## [Your task]
Write out exactly, please, the lines from the one containing "obj.matrix_world = Matrix.Identity(4)" to the end of the material.

:: Given data

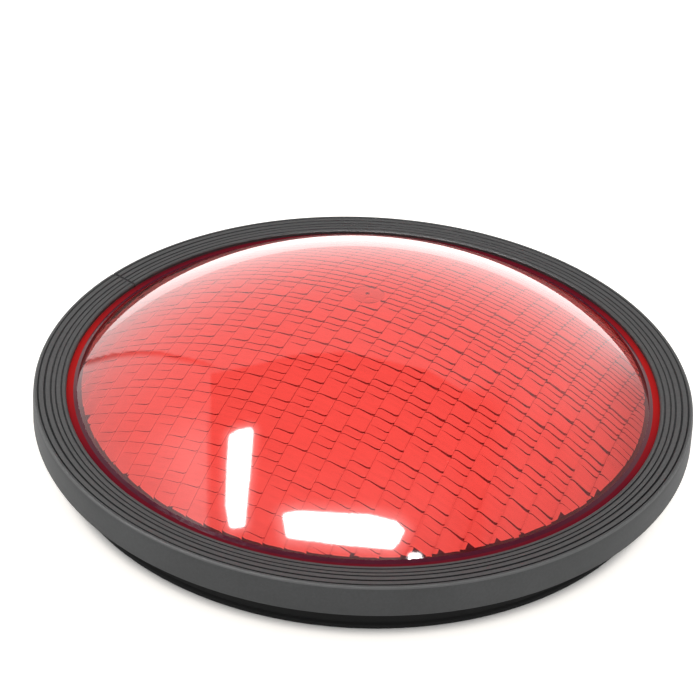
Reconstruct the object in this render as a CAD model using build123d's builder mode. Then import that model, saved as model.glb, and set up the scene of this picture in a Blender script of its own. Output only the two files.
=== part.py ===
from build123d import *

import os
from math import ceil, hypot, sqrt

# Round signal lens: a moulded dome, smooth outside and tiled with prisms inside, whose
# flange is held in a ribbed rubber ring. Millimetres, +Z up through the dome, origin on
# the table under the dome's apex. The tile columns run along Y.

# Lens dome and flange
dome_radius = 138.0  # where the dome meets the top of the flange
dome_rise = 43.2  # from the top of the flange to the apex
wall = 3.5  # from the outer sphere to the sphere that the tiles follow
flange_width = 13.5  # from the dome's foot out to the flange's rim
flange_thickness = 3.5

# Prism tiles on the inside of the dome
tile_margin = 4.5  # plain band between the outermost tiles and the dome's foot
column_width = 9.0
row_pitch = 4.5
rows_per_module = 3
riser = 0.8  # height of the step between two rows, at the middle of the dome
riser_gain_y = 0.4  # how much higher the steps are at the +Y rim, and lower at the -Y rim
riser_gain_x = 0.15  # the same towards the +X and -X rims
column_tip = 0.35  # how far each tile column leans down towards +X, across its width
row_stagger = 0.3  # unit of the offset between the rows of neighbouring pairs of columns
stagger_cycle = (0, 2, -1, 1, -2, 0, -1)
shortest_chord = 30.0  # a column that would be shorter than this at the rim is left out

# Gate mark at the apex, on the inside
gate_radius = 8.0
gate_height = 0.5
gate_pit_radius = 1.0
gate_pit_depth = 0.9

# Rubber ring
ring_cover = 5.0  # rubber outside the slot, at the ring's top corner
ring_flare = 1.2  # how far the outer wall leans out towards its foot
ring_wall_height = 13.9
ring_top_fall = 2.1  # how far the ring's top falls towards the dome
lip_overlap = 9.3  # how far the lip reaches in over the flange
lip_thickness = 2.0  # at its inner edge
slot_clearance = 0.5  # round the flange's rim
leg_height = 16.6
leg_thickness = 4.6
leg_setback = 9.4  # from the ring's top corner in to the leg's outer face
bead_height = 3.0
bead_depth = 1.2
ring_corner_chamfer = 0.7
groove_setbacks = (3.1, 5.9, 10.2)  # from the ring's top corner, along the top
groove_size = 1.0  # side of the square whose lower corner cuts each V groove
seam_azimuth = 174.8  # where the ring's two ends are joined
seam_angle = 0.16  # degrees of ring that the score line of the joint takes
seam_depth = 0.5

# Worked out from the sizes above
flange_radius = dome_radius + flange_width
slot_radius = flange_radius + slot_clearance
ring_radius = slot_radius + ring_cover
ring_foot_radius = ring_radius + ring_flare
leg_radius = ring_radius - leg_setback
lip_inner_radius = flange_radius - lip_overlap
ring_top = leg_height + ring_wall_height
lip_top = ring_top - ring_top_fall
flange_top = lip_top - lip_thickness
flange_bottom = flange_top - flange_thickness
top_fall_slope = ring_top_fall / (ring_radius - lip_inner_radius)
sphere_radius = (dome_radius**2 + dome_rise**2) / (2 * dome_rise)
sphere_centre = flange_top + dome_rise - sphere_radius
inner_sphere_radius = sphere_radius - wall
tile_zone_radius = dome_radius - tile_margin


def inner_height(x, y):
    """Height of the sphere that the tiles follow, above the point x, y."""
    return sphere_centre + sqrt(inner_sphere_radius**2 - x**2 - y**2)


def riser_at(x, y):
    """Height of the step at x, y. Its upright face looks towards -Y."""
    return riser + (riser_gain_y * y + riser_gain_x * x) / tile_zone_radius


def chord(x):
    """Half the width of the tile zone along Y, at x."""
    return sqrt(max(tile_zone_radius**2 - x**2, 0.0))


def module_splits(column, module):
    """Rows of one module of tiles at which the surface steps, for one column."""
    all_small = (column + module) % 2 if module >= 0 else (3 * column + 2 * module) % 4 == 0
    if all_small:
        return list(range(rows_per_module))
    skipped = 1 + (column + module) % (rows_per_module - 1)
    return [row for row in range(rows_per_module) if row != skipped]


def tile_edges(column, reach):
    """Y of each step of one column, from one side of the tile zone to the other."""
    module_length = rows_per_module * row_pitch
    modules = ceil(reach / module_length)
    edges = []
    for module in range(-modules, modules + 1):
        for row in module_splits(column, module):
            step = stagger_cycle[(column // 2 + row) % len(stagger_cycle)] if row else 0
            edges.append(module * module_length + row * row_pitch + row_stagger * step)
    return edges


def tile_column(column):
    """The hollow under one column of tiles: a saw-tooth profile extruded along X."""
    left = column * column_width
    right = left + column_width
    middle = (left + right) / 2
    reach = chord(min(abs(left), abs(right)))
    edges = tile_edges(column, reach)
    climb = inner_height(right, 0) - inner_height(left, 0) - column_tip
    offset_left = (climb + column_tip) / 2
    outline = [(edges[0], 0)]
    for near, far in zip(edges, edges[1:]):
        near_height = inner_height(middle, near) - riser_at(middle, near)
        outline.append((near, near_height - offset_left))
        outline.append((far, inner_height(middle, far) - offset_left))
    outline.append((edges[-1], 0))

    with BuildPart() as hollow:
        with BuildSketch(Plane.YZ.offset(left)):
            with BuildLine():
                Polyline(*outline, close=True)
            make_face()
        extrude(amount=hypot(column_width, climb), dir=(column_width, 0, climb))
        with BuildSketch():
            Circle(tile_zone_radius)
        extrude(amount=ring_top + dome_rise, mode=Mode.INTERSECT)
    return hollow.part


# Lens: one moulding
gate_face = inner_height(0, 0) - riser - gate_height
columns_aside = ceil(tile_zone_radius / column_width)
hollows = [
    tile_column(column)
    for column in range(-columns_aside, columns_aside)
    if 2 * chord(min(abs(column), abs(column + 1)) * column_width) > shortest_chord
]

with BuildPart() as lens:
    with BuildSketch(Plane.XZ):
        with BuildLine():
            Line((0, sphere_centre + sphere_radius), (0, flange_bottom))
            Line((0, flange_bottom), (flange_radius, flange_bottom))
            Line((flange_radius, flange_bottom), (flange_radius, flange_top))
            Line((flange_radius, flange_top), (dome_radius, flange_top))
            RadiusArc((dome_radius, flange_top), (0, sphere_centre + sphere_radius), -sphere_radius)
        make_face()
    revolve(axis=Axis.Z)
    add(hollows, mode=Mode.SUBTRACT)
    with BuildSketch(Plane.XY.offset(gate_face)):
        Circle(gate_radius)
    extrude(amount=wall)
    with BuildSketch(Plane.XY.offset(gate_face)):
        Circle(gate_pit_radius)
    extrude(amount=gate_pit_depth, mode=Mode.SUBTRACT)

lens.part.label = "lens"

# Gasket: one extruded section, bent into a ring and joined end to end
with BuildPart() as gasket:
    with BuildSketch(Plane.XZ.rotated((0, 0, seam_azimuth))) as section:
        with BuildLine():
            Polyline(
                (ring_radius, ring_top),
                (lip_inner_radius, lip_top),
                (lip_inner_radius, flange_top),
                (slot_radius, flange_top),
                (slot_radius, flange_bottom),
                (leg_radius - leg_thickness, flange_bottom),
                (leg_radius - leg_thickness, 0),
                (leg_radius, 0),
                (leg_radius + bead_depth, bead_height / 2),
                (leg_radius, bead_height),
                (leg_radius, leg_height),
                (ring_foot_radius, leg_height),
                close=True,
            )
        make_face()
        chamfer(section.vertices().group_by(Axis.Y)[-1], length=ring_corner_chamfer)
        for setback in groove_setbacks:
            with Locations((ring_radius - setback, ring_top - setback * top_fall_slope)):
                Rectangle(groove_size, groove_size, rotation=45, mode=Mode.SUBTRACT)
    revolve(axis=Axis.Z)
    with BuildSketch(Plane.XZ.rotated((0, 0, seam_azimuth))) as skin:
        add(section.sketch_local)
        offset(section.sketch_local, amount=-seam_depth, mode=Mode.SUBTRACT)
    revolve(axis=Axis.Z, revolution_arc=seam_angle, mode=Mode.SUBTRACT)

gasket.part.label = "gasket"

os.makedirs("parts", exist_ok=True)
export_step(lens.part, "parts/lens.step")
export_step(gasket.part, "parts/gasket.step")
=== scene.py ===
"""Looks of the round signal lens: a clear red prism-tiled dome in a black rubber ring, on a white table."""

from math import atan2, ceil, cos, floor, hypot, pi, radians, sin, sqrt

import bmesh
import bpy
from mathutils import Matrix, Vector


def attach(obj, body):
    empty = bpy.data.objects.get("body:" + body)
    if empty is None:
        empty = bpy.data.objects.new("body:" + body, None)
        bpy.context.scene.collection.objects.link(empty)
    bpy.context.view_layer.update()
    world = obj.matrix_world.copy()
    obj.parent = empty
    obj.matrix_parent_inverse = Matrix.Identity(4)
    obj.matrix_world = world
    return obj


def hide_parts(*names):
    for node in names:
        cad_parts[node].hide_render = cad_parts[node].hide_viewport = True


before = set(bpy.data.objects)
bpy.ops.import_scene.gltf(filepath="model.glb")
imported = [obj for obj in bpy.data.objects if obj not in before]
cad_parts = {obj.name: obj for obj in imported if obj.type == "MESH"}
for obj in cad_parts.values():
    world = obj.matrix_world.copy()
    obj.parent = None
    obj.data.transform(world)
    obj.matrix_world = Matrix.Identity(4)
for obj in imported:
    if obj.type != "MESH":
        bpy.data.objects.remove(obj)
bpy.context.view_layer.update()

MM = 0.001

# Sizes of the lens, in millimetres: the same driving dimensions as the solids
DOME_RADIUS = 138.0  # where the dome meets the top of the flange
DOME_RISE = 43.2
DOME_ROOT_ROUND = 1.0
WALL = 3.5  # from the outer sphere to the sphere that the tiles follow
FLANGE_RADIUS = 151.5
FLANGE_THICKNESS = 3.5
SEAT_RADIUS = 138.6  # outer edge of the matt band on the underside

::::

## [Task output]
    obj.matrix_world = Matrix.Identity(4)
for obj in imported:
    if obj.type != "MESH":
        bpy.data.objects.remove(obj)
bpy.context.view_layer.update()

MM = 0.001

# Sizes of the lens, in millimetres: the same driving dimensions as the solids
DOME_RADIUS = 138.0  # where the dome meets the top of the flange
DOME_RISE = 43.2
DOME_ROOT_ROUND = 1.0
WALL = 3.5  # from the outer sphere to the sphere that the tiles follow
FLANGE_RADIUS = 151.5
FLANGE_THICKNESS = 3.5
SEAT_RADIUS = 138.6  # outer edge of the matt band on the underside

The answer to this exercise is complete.